Granted, the wider application of so-called Closed Material Proceedings – under which sensitive material can be shown to a judge without being revealed in public – would only apply to a small number of civil cases. And granted, the changes would allow for better use of evidence from the intelligence services (particularly in terrorist cases) while maintaining national security.

There are, of course, also high-profile cases which themselves argue for reform. The most compelling is that of Binyam Mohamed, the former Guantanamo detainee paid £1m compensation over claims he was tortured with the complicity of the British Government. According to the security services, it was impossible to fight the allegations without the use of intelligence too dangerous to reveal.

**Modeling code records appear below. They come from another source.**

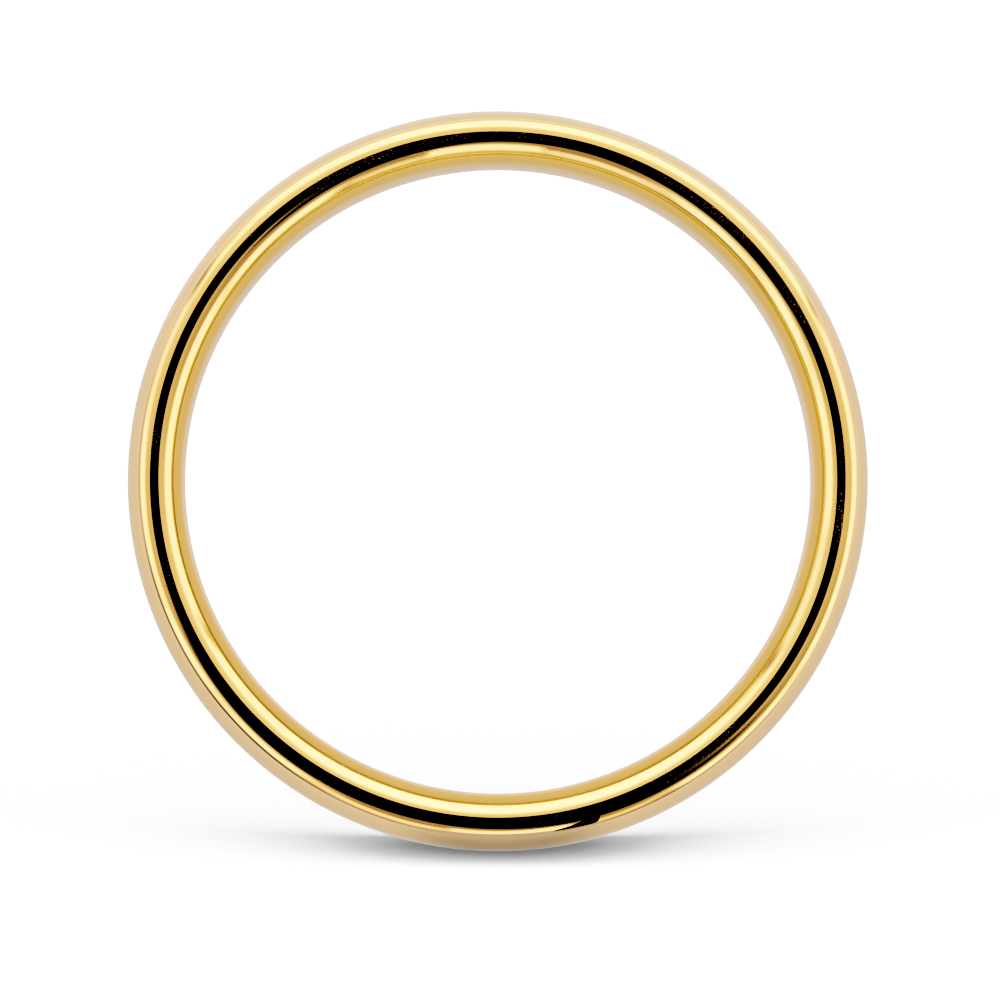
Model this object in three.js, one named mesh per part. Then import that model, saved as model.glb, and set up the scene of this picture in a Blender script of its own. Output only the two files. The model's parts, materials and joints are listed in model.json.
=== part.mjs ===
// A plain comfort-fit wedding band in polished yellow gold, in millimetres.
// The finger hole runs along Y, Z is up, and the origin is the centre of the ring.
// The ring is one seamless piece of metal, so it is one closed solid of revolution.

import * as THREE from 'three';

// Driving dimensions
const INNER_DIAMETER = 17.3; // across the crown of the hole: 54 mm round the finger
const WALL = 1.6; // from the crown of the hole to the crown of the outside
const WIDTH = 4; // along the finger

// The section is the same on both sides of its middle. Each side face has a narrow flat land, and
// a chain of tangent arcs runs from each edge of the land to a crown at the middle of the width.
// An arc lasts until its surface has turned through the angle given, in degrees from the land.
// The crown arc takes up the rest of the half width, so its radius follows from the others.
const OUTER_EDGE_ARCS = [
  { radius: 0.72, until: 11, steps: 1 },
  { radius: 0.37, until: 70, steps: 5 },
];
const OUTER_CROWN_STEPS = 3;
const INNER_EDGE_ARCS = [
  { radius: 0.52, until: 45, steps: 3 },
  { radius: 0.98, until: 84, steps: 3 },
];
const INNER_CROWN_STEPS = 1;

const SEGMENTS_AROUND = 96;
const GOLD_COLOUR = 0xe6bf6a;
const GOLD_ROUGHNESS = 0.06;

// Derived sizes
const HALF_WIDTH = WIDTH / 2;
const INNER_RADIUS = INNER_DIAMETER / 2;
const OUTER_RADIUS = INNER_RADIUS + WALL;
const CROWN_ANGLE = 90;

// Points of one quarter of the section, from an edge of the land to the crown.
// inward is the distance from the land's plane, and rise is the distance from the land's edge.
function quarterSection(edgeArcs, crownSteps) {
  const points = [{ inward: 0, rise: 0 }];
  let angle = 0;

  function addArc(radius, until, steps) {
    const start = points.at(-1);
    const from = THREE.MathUtils.degToRad(angle);
    for (let step = 1; step <= steps; step += 1) {
      const turned = THREE.MathUtils.degToRad(angle + (step / steps) * (until - angle));
      points.push({
        inward: start.inward + radius * (Math.cos(from) - Math.cos(turned)),
        rise: start.rise + radius * (Math.sin(turned) - Math.sin(from)),
      });
    }
    angle = until;
  }

  for (const arc of edgeArcs) {
    addArc(arc.radius, arc.until, arc.steps);
  }
  const inwardLeft = HALF_WIDTH - points.at(-1).inward;
  const crownRadius = inwardLeft / Math.cos(THREE.MathUtils.degToRad(angle));
  addArc(crownRadius, CROWN_ANGLE, crownSteps);
  return points;
}

// The outline of the section, as distances from the axis and along it. It closes on itself.
function sectionOutline() {
  const outer = quarterSection(OUTER_EDGE_ARCS, OUTER_CROWN_STEPS);
  const inner = quarterSection(INNER_EDGE_ARCS, INNER_CROWN_STEPS);
  const outerRise = outer.at(-1).rise;
  const innerRise = inner.at(-1).rise;

  const outerPoint = (point, side) => new THREE.Vector2(
    OUTER_RADIUS - outerRise + point.rise,
    side * (HALF_WIDTH - point.inward),
  );
  const innerPoint = (point, side) => new THREE.Vector2(
    INNER_RADIUS + innerRise - point.rise,
    side * (HALF_WIDTH - point.inward),
  );

  const outline = [
    ...outer.map((point) => outerPoint(point, -1)),
    ...outer.slice(0, -1).reverse().map((point) => outerPoint(point, 1)),
    ...inner.map((point) => innerPoint(point, 1)),
    ...inner.slice(0, -1).reverse().map((point) => innerPoint(point, -1)),
  ];
  outline.push(outline[0].clone());
  return outline;
}

function band() {
  const gold = new THREE.MeshStandardMaterial({
    color: GOLD_COLOUR,
    roughness: GOLD_ROUGHNESS,
    metalness: 1,
  });
  const mesh = new THREE.Mesh(new THREE.LatheGeometry(sectionOutline(), SEGMENTS_AROUND), gold);
  mesh.name = 'band';
  return mesh;
}

const group = new THREE.Group();
group.add(band());

export default group;
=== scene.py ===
"""A polished yellow gold wedding band standing on its rim in a jeweller's white light tent."""

import json
import math

import bpy
from mathutils import Matrix, Vector


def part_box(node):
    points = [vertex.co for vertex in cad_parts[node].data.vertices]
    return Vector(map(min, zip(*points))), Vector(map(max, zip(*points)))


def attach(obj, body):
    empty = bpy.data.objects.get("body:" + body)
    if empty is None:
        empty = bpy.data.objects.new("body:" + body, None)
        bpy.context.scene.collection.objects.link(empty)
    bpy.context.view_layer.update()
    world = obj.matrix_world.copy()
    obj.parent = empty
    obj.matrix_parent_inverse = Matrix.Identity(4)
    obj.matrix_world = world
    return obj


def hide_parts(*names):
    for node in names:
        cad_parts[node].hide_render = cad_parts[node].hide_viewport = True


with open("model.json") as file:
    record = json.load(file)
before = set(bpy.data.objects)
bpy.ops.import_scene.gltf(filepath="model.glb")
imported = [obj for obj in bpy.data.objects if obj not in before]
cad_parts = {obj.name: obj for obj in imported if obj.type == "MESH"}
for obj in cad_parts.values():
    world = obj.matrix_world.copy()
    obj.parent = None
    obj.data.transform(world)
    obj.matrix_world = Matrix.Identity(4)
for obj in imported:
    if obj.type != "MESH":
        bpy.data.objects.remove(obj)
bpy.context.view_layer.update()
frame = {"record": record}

MM = 0.001

# The band's section, as in the CAD model: from the flat land on each side, arcs of a radius and
# the angle they turn to, in degrees, with the number of steps. The crown arc follows from the rest.
OUTER_EDGE_ARCS = [(0.72 * MM, 11, 5), (0.37 * MM, 70, 20)]
OUTER_CROWN_STEPS = 12
INNER_EDGE_ARCS = [(0.52 * MM, 45, 14), (0.98 * MM, 84, 12)]
INNER_CROWN_STEPS = 6
CROWN_ANGLE = 90
LAND_STEPS = 2
STEPS_AROUND = 512
UV_NAME = "around_and_across"

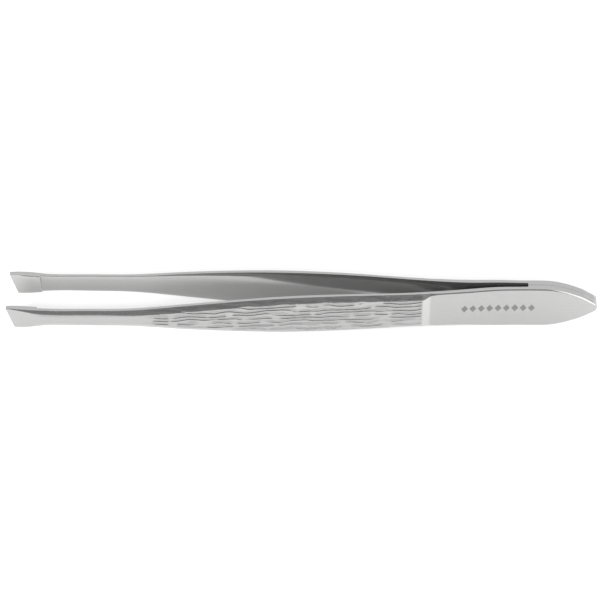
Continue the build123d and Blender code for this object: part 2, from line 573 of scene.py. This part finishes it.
def grain_tree():
    """Pushes the outer face in along wavy, broken rows, but never through the bevel."""
    tree = Tree("coined_grain")
    tree.socket("Geometry", "NodeSocketGeometry")
    for name in ("Row pitch", "Groove length", "Groove depth", "Corner", "Outward", "Seed"):
        tree.socket(name, "NodeSocketFloat")
    tree.socket("Steel", "NodeSocketMaterial")
    tree.socket("Geometry", "NodeSocketGeometry", out=True)
    given = tree.node("NodeGroupInput").outputs
    place = tree.node("ShaderNodeSeparateXYZ")
    tree.wire(tree.node("GeometryNodeInputPosition").outputs[0], place.inputs[0])
    along, height = place.outputs[0], place.outputs[2]

    rows = tree.math("DIVIDE", height, given["Row pitch"])
    lengths = tree.math("DIVIDE", along, given["Groove length"])
    def spread(fine):
        """The place in rows and groove lengths, scaled for a noise."""
        return tree.vector(
            tree.math("MULTIPLY", lengths, fine[0]), 0.0, tree.math("MULTIPLY", rows, fine[1])
        )

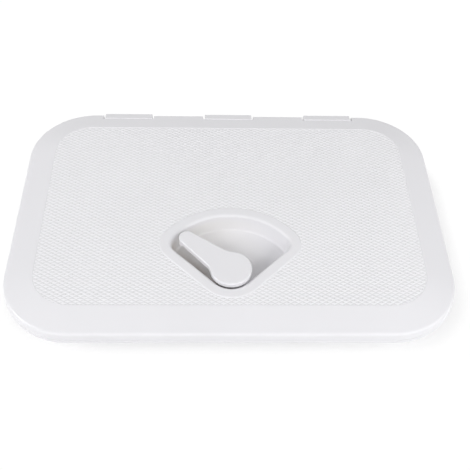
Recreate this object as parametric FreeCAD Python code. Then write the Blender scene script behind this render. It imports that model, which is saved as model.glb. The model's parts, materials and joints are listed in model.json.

The Mohamed case may be concluded, but there are 27 more in the pipeline that raise similar issues, says Ken Clarke. Even so, there is still no possible justification for creating a situation where suspects may not know the full extent of evidence against them, and cannot therefore defend themselves.

No less alarming is that the new rules would also apply to inquests, raising the possibility that post-mortem examination details deemed to be a matter of national security could be kept from the deceased's family. One need think only of the shooting of Jean Charles de Menezes to appreciate the risks such powers raise, however carefully circumscribed they may seem to be.

The Justice Secretary is right that national security and the protection of intelligence sources should be top priorities; and right, too, that the status quo is far from ideal, when critical evidence in highly sensitive cases may not be heard. But the reforms he proposes are a compromise too far. Even the slightest tilt towards the closed courts and secret justice so favoured by despots is not a price worth paying. Mr Clarke must think again.